The couple reportedly unloaded their Beach Street penthouse –for $5,100,000–because they wanted and needed more square footage to house their expanding family. That place, amazingly, included a private garage, a feature worth a lot of money to anyone who pays an extortionist amount of money to park their fancy car in a Manhattan parking garage where the attendants bang up the bumpers and run down the battery while they sit in the cars and eat their lunches and listen to the radio. 'Tis true, puppies. We know from experience.
Anyhoo, where this peripatetic pair and their itty bitty baby will move once this penthouse gets sold is nuthin' but a mystery to Your Mama. Will they leave the city for some leafy and expensive Westchester suburb to raise their family? Will they move back to Los Angeles where they sold their Warbler Way house back in 2006? Did they find a cute little townhouse in the West Village that has a roof terrace and a wee back yard? If Your Mama was the betting type–and we're not because we love our money way too much to give it away–we'd put our cards on the ever intrepid and enviously rolodexed Max Abelson at the NY Observer as the one who will get that scoop. So get to it Maxie Boy, we're counting on you this time.
YOUR MAMAS UPDATE (later same day): Well, we like to give credit where credit is due and it turns out that Mister Josh Barbanel, the gentleman who writes the Big Deal column for the New York Times, actually wrote about Miz Hargitay flipping her penthouse yesterday...on June 8...we just hadn't seen it yet. Nor did we, obviously, bother to look.

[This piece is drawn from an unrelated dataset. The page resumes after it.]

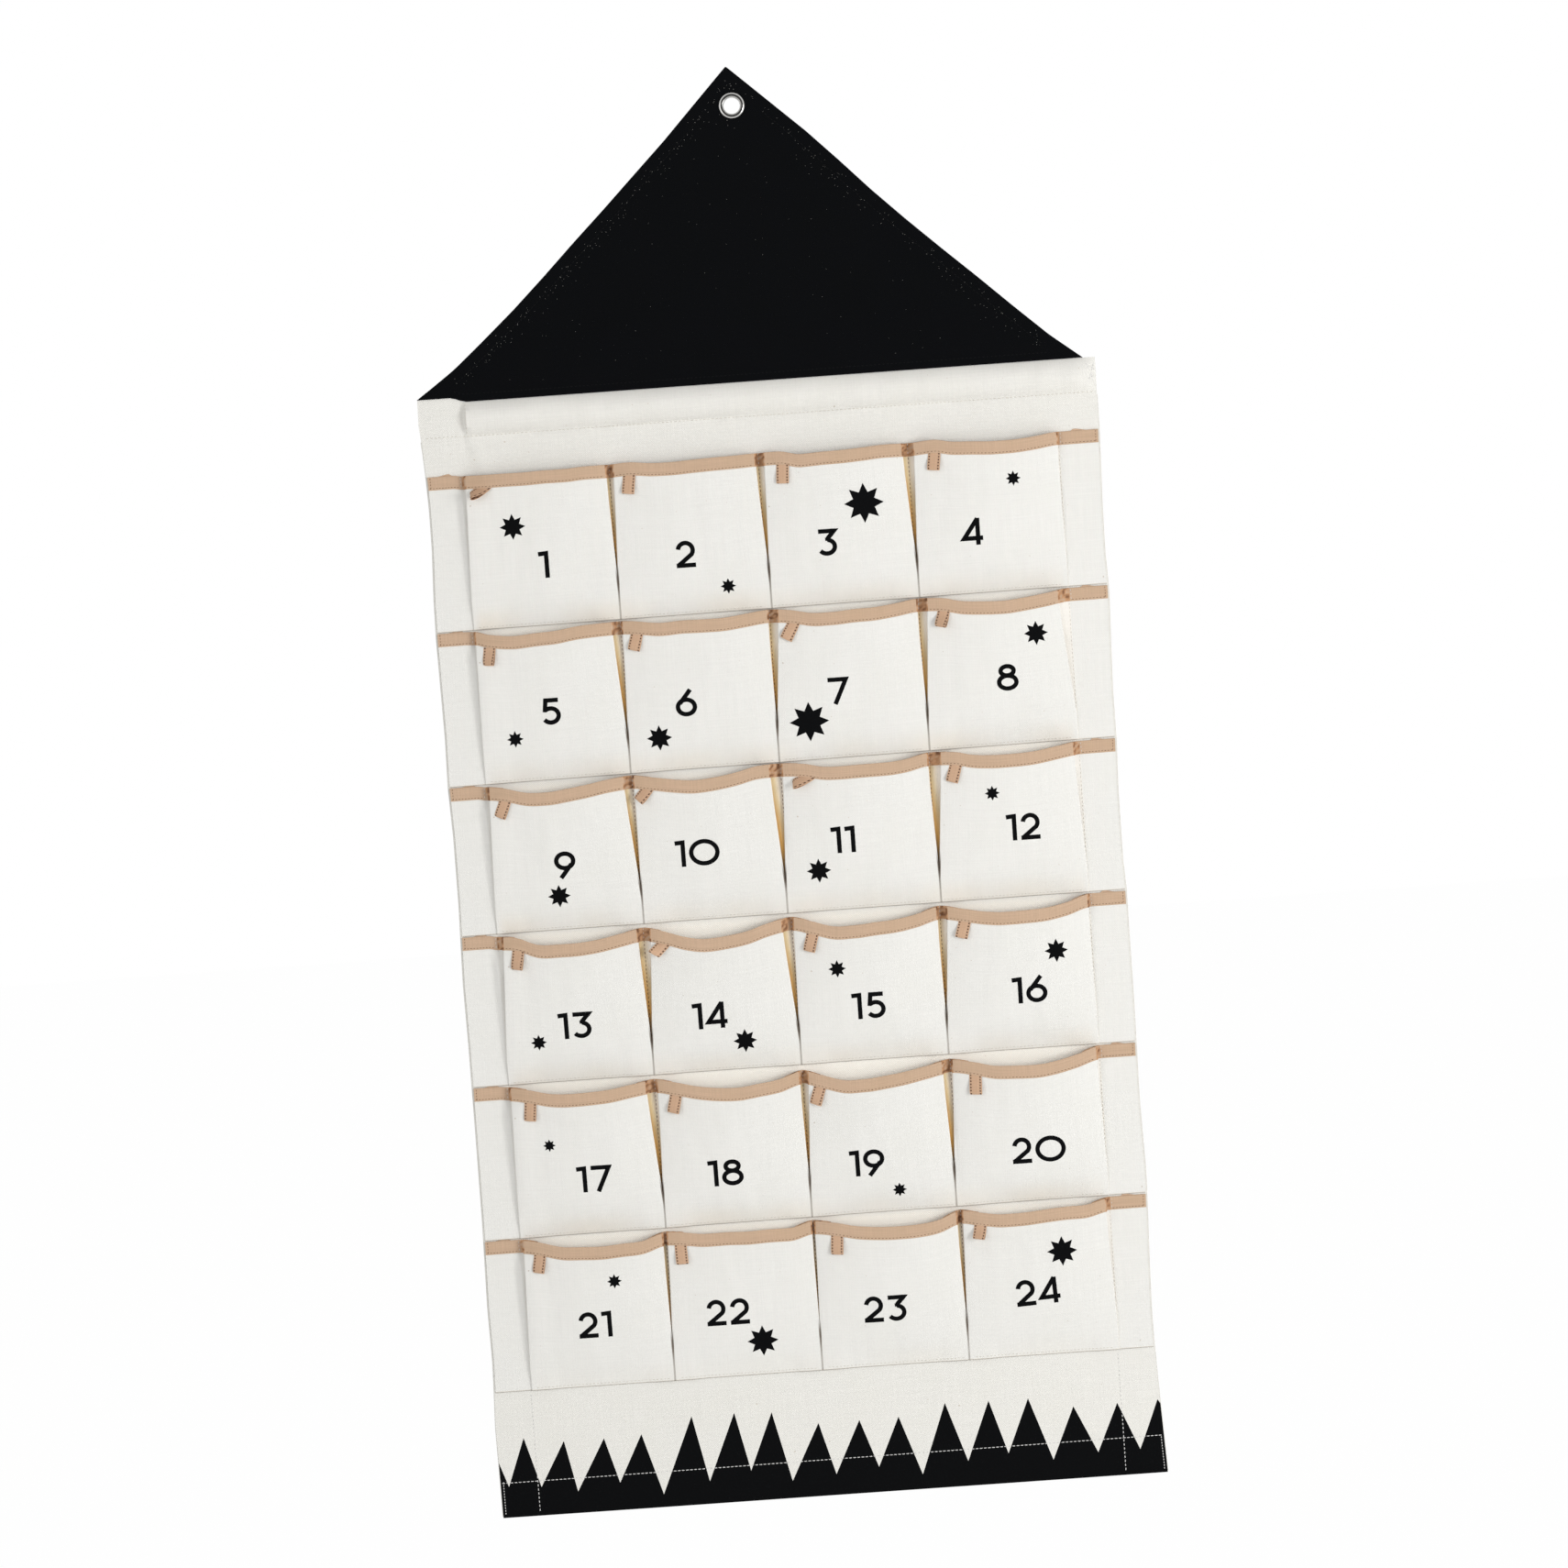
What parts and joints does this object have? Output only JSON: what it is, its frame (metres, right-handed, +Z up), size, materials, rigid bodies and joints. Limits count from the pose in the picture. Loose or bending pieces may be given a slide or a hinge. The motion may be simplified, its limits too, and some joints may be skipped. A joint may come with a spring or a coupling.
{
  "type": "pocket advent calendar",
  "caption": "Hanging cloth calendar: a peaked canvas roof with an eyelet over a tall panel with rows of pleated pockets, tape edges and ribbon pull tabs.",
  "frame": {"origin": "centre of the eyelet's hole, half way through the roof", "axes": "+Z up when hung, -Y the front that faces the viewer, +Y the wall, +X the viewer's right"},
  "size_m": [0.52, 0.0251, 1.107],
  "materials": {
    "black_canvas": "matte plain-woven black canvas",
    "cream_canvas": "matte plain-woven natural canvas",
    "pocket_cloth": "matte fine plain-woven natural cotton",
    "tan_tape": "folded cotton tape with fine ribs",
    "tan_ribbon": "soft woven ribbon with fine ribs",
    "nickel": "bright nickel plate",
    "rod_wood": "plain sanded dowel"
  },
  "bodies": {
    "roof": {"roof_front": "black_canvas", "roof_back": "black_canvas", "eyelet": "nickel", "eyelet_washer": "nickel"},
    "panel": {"back_panel": "cream_canvas", "pocket_cloth_01": "pocket_cloth", "pocket_cloth_02": "pocket_cloth", "pocket_cloth_03": "pocket_cloth", "pocket_cloth_04": "pocket_cloth", "pocket_cloth_05": "pocket_cloth", "pocket_cloth_06": "pocket_cloth", "pocket_cloth_07": "pocket_cloth", "pocket_cloth_08": "pocket_cloth", "pocket_cloth_09": "pocket_cloth", "pocket_cloth_10": "pocket_cloth", "pocket_cloth_11": "pocket_cloth", "pocket_cloth_12": "pocket_cloth", "pocket_cloth_13": "pocket_cloth", "pocket_cloth_14": "pocket_cloth", "pocket_cloth_15": "pocket_cloth", "pocket_cloth_16": "pocket_cloth", "pocket_cloth_17": "pocket_cloth", "pocket_cloth_18": "pocket_cloth", "pocket_cloth_19": "pocket_cloth", "pocket_cloth_20": "pocket_cloth", "pocket_cloth_21": "pocket_cloth", "pocket_cloth_22": "pocket_cloth", "pocket_cloth_23": "pocket_cloth", "pocket_cloth_24": "pocket_cloth", "binding_row_1": "tan_tape", "binding_row_2": "tan_tape", "binding_row_3": "tan_tape", "binding_row_4": "tan_tape", "binding_row_5": "tan_tape", "binding_row_6": "tan_tape"},
    "rod": {"hanging_rod": "rod_wood"},
    "pull_01": {"tab_01": "tan_ribbon"},
    "pull_02": {"tab_02": "tan_ribbon"},
    "pull_03": {"tab_03": "tan_ribbon"},
    "pull_04": {"tab_04": "tan_ribbon"},
    "pull_05": {"tab_05": "tan_ribbon"},
    "pull_06": {"tab_06": "tan_ribbon"},
    "pull_07": {"tab_07": "tan_ribbon"},
    "pull_08": {"tab_08": "tan_ribbon"},
    "pull_09": {"tab_09": "tan_ribbon"},
    "pull_10": {"tab_10": "tan_ribbon"},
    "pull_11": {"tab_11": "tan_ribbon"},
    "pull_12": {"tab_12": "tan_ribbon"},
    "pull_13": {"tab_13": "tan_ribbon"},
    "pull_14": {"tab_14": "tan_ribbon"},
    "pull_15": {"tab_15": "tan_ribbon"},
    "pull_16": {"tab_16": "tan_ribbon"},
    "pull_17": {"tab_17": "tan_ribbon"},
    "pull_18": {"tab_18": "tan_ribbon"},
    "pull_19": {"tab_19": "tan_ribbon"},
    "pull_20": {"tab_20": "tan_ribbon"},
    "pull_21": {"tab_21": "tan_ribbon"},
    "pull_22": {"tab_22": "tan_ribbon"},
    "pull_23": {"tab_23": "tan_ribbon"},
    "pull_24": {"tab_24": "tan_ribbon"}
  },
  "joints": [
    {"name": "panel_swing", "type": "hinge", "parent": "roof", "child": "panel", "pos_m": [0.003, 0, -0.211], "axis": [-1, 0, 0], "range_deg": [-90, 90]},
    {"name": "rod_slide", "type": "slide", "parent": "panel", "child": "rod", "axis": [1, 0, 0], "range_m": [-0.0025, 0.0025]},
    {"name": "tab_01_lift", "type": "hinge", "parent": "panel", "child": "pull_01", "pos_m": [-0.21257, -0.00986, -0.27757], "axis": [-0.9665, 0.254, 0.0365], "range_deg": [0, 120]},
    {"name": "tab_02_lift", "type": "hinge", "parent": "panel", "child": "pull_02", "pos_m": [-0.09985, -0.00913, -0.27716], "axis": [-0.9696, 0.2445, 0.0122], "range_deg": [0, 120]},
    {"name": "tab_03_lift", "type": "hinge", "parent": "panel", "child": "pull_03", "pos_m": [0.01854, -0.01053, -0.2785], "axis": [-0.9576, 0.2739, 0.0893], "range_deg": [0, 120]},
    {"name": "tab_04_lift", "type": "hinge", "parent": "panel", "child": "pull_04", "pos_m": [0.13583, -0.01122, -0.27881], "axis": [-0.9566, 0.2757, 0.094], "range_deg": [0, 120]},
    {"name": "tab_05_lift", "type": "hinge", "parent": "panel", "child": "pull_05", "pos_m": [-0.21609, -0.00936, -0.39705], "axis": [-0.951, 0.2851, 0.1198], "range_deg": [0, 120]},
    {"name": "tab_06_lift", "type": "hinge", "parent": "panel", "child": "pull_06", "pos_m": [-0.10221, -0.00887, -0.39654], "axis": [-0.9581, 0.2731, 0.0869], "range_deg": [0, 120]},
    {"name": "tab_07_lift", "type": "hinge", "parent": "panel", "child": "pull_07", "pos_m": [0.0185, -0.01082, -0.39783], "axis": [-0.9482, 0.2893, 0.1314], "range_deg": [0, 120]},
    {"name": "tab_08_lift", "type": "hinge", "parent": "panel", "child": "pull_08", "pos_m": [0.13465, -0.01117, -0.39799], "axis": [-0.9482, 0.2893, 0.1314], "range_deg": [0, 120]},
    {"name": "tab_09_lift", "type": "hinge", "parent": "panel", "child": "pull_09", "pos_m": [-0.21384, -0.01042, -0.51684], "axis": [-0.935, 0.3061, 0.179], "range_deg": [0, 120]},
    {"name": "tab_10_lift", "type": "hinge", "parent": "panel", "child": "pull_10", "pos_m": [-0.10342, -0.00883, -0.51575], "axis": [-0.9409, 0.299, 0.1588], "range_deg": [0, 120]},
    {"name": "tab_11_lift", "type": "hinge", "parent": "panel", "child": "pull_11", "pos_m": [0.01965, -0.01123, -0.51672], "axis": [-0.9464, 0.2918, 0.1383], "range_deg": [0, 120]},
    {"name": "tab_12_lift", "type": "hinge", "parent": "panel", "child": "pull_12", "pos_m": [0.13579, -0.01166, -0.51707], "axis": [-0.944, 0.295, 0.1475], "range_deg": [0, 120]},
    {"name": "tab_13_lift", "type": "hinge", "parent": "panel", "child": "pull_13", "pos_m": [-0.21269, -0.01085, -0.63581], "axis": [-0.9323, 0.3091, 0.1879], "range_deg": [0, 120]},
    {"name": "tab_14_lift", "type": "hinge", "parent": "panel", "child": "pull_14", "pos_m": [-0.10003, -0.01035, -0.63599], "axis": [-0.9175, 0.3236, 0.2312], "range_deg": [0, 120]},
    {"name": "tab_15_lift", "type": "hinge", "parent": "panel", "child": "pull_15", "pos_m": [0.01613, -0.01067, -0.63607], "axis": [-0.9221, 0.3194, 0.2184], "range_deg": [0, 120]},
    {"name": "tab_16_lift", "type": "hinge", "parent": "panel", "child": "pull_16", "pos_m": [0.13461, -0.01158, -0.63619], "axis": [-0.9337, 0.3076, 0.1835], "range_deg": [0, 120]},
    {"name": "tab_17_lift", "type": "hinge", "parent": "panel", "child": "pull_17", "pos_m": [-0.21211, -0.01098, -0.75437], "axis": [-0.935, 0.3061, 0.179], "range_deg": [0, 120]},
    {"name": "tab_18_lift", "type": "hinge", "parent": "panel", "child": "pull_18", "pos_m": [-0.09888, -0.01075, -0.75488], "axis": [-0.9175, 0.3236, 0.2312], "range_deg": [0, 120]},
    {"name": "tab_19_lift", "type": "hinge", "parent": "panel", "child": "pull_19", "pos_m": [0.01382, -0.00994, -0.7543], "axis": [-0.9175, 0.3236, 0.2312], "range_deg": [0, 120]},
    {"name": "tab_20_lift", "type": "hinge", "parent": "panel", "child": "pull_20", "pos_m": [0.13457, -0.01195, -0.7557], "axis": [-0.9183, 0.3229, 0.229], "range_deg": [0, 120]},
    {"name": "tab_21_lift", "type": "hinge", "parent": "panel", "child": "pull_21", "pos_m": [-0.21386, -0.01057, -0.87303], "axis": [-0.9273, 0.3143, 0.2033], "range_deg": [0, 120]},
    {"name": "tab_22_lift", "type": "hinge", "parent": "panel", "child": "pull_22", "pos_m": [-0.10335, -0.00851, -0.87074], "axis": [-0.9599, 0.2695, 0.0774], "range_deg": [0, 120]},
    {"name": "tab_23_lift", "type": "hinge", "parent": "panel", "child": "pull_23", "pos_m": [0.01846, -0.0112, -0.87316], "axis": [-0.9337, 0.3076, 0.1835], "range_deg": [0, 120]},
    {"name": "tab_24_lift", "type": "hinge", "parent": "panel", "child": "pull_24", "pos_m": [0.13008, -0.00958, -0.87128], "axis": [-0.9562, 0.2766, 0.0964], "range_deg": [0, 120]}
  ]
}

Mister Barbanel reports that Miz Hargitay and Mister Herman are looking to move uptown because their young son will be attending a (no doubt esteemed and ridiculously expensive) pre-school on the Upper East Side and it's an awfully long daily trek from Chelsea to the Upper East Side.
So there you have it...just another of many examples of the crazy real estate ways of the rich and famous.